— Геноторроиды стояли в залах. В каждом по два или три. Они использовались только на полигоне. Теперь понимаешь? Их нельзя было использовать вне полигона, запрещалось категорически!
— Ну и что?
— Это Полигон, Иван!
Местность была пустынной, плоской, на ней и впрямь можно было гонять всякую технику, проводить испытания. И потому Иван, ещё раз осмотрев окрестности, согласился.
— Таких полигонов и на Земле и во Вселенной тьма-тьмущая, — сказал он с улыбкой.
— Нет Иван. Полигон один! — оборвала его Алена самым серьёзным образом. Таких совпадений не бывает. Предбанник. Этот осколок. Моя память…
— Ты ещё не совсем проснулась, милая, — Иван обнял её.
— Пусть я не совсем проснулась! Но я пробуждаюсь, я обретаю себя, Иван. А ты ещё спишь! — Она посмотрела на него как-то печально, словно заглядывая в будущее и видя там нечто страшное, касающееся их двоих. — Ты ещё спишь. И я боюсь за тебя… — она помолчала и добавила: и за себя тоже, Иван. Нам не выбраться отсюда. Из Полигона нет выхода.
И снова над их головами промелькнула тень большой птицы.
— Не нравится мне всё это, — проговорил Иван. Он хотел добавить ещё что-то. Но не успел.
Голова была на удивление ясной, чистой и пустой. Казалось, подвесь внутри её колокольчик или хотя бы один его язычок, и зазвенит она, загудит переливами и звонами. Откуда пришла в него эта ясность и пустота, Иван не понимал. Он вообще ничегошеньки не понимал. Ему ни с того, ни с сего привиделось вдруг, что некая незримая сила вытащила из его черепной коробки все мозги, разложила их на прозрачно-невидимой плоскости и перебирает-перемывает их помаленьку. Ощущение было новое и непонятное, но ничего неприятного, болезненного в нём не было. Только журчал будто бы звонкий ручеёчек. Овевало ветерком, да распутывало всё склубившееся в мозгах, вытягивая ниточку за ниточкой, паутинку за паутинкой. И было это всё в какой-то светлой, напоенной голубизной тьме-полумраке. Будто сказочные сумерки сгустились перед глазами, завесили всё пеленою неизъяснимого. А что было до сумерек? Пустыня. Монстры-здоровяки. Алена.

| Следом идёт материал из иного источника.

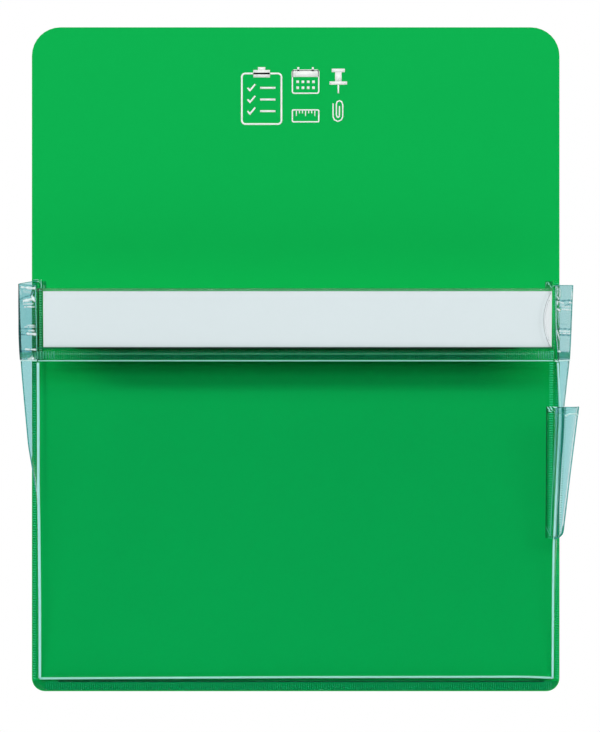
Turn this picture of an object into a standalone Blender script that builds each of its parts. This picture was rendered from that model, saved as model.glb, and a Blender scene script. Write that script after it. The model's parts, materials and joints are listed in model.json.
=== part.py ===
# Magnetic document pocket: a flexible magnet sheet faced in green vinyl, with a clear
# gusseted pocket welded on its lower part, a label in the pocket's mouth and a pen pocket.
# Metres, +Z up. The origin is the centre of the magnet's back face; the front looks along -Y.
# Run it with: blender --background --python part.py

import math

import bpy
import bmesh
from mathutils import Vector

# Magnet sheet and its facing
SHEET_WIDTH = 0.240
SHEET_HEIGHT = 0.302
TOP_CORNER_RADIUS = 0.013
BOTTOM_CORNER_RADIUS = 0.006
MAGNET_THICKNESS = 0.0008
FACING_THICKNESS = 0.0004

# Clear vinyl film, and the gap that two layers of sheet keep
FILM = 0.0004
LAYER_GAP = 0.0001

# Welded margins of the pocket on the facing
EDGE_MARGIN = 0.0003
BOTTOM_SEAM_HEIGHT = 0.0050
SIDE_SEAM_WIDTH = 0.0045
SIDE_SEAM_RISE = 0.0013
SEAM_BEAD_RADIUS = 0.00045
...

Бездыханное тело. И ещё что-то… ах, вот, птица, большая птица.
Иван попробовал открыть глаза. Не получилось. Будто свинцовые валики придавили веки. Он повернул голову — шея слушалась его плохо, но слушалась.
А голова была тяжёлой, словно чугунное ядро. Он попробовал пошевелить руками, ногами. Нет, не получалось. Попался! Эта мысль насквозь прожгла Ивана — от затылка до пяток, пронзила тупой иглой сердце. Попался! Они его захватили, связали, ослепили. Это Смерть. И тут же ещё большей болью ударило — Алена!! Где она?! Что с ней! Он рванулся со всей силы. И почувствовал, как незримые путы впились в мышцы ног, рук и спины. Он связан. Они привязали его к чему-то. Невероятным титаническим усилием Иван приподнял веки. И вздрогнул. Прямо в глаза ему смотрела та самая, немигающая большая птица. Никогда ему не доводилось сталкиваться с таким взглядом. У живого существа не могло быть таких глаз. Это были не глаза, а жёлтые локаторы, прощупывающие тебя насквозь, прожигающие, пронизывающие и вместе с тем абсолютно холодные, бесстрастные, мертвые. Глаза эти затмевали всё на страшном высохшем получеловеческом лице с огромными надбровными дугами, куполообразным черепом и хищным, выдающимся далеко вперёд, совсем не птичьим носом, полускрывающим маленький безгубый рот…
Птица молчала.
И Иван молчал.
Чувства постепенно возвращались к нему. И теперь он явственно ощущал спиной холодный шершавый камень, к которому был привязан, песок под ступнями, даже лёгкий и сырой сквозняк он чувствовал обнаженным беспомощным телом.
— Ну и что дальше? — спросил он, еле ворочая языком. Птица с человеческой головой промолчала.
— Понятно, — заключил Иван.
Надежды на милость не было.
Он дёрнулся ещё раз, и ещё. Но путы держали крепко.
Жёлтые глаза-локаторы продолжали прожигать его мозг, прощупывать.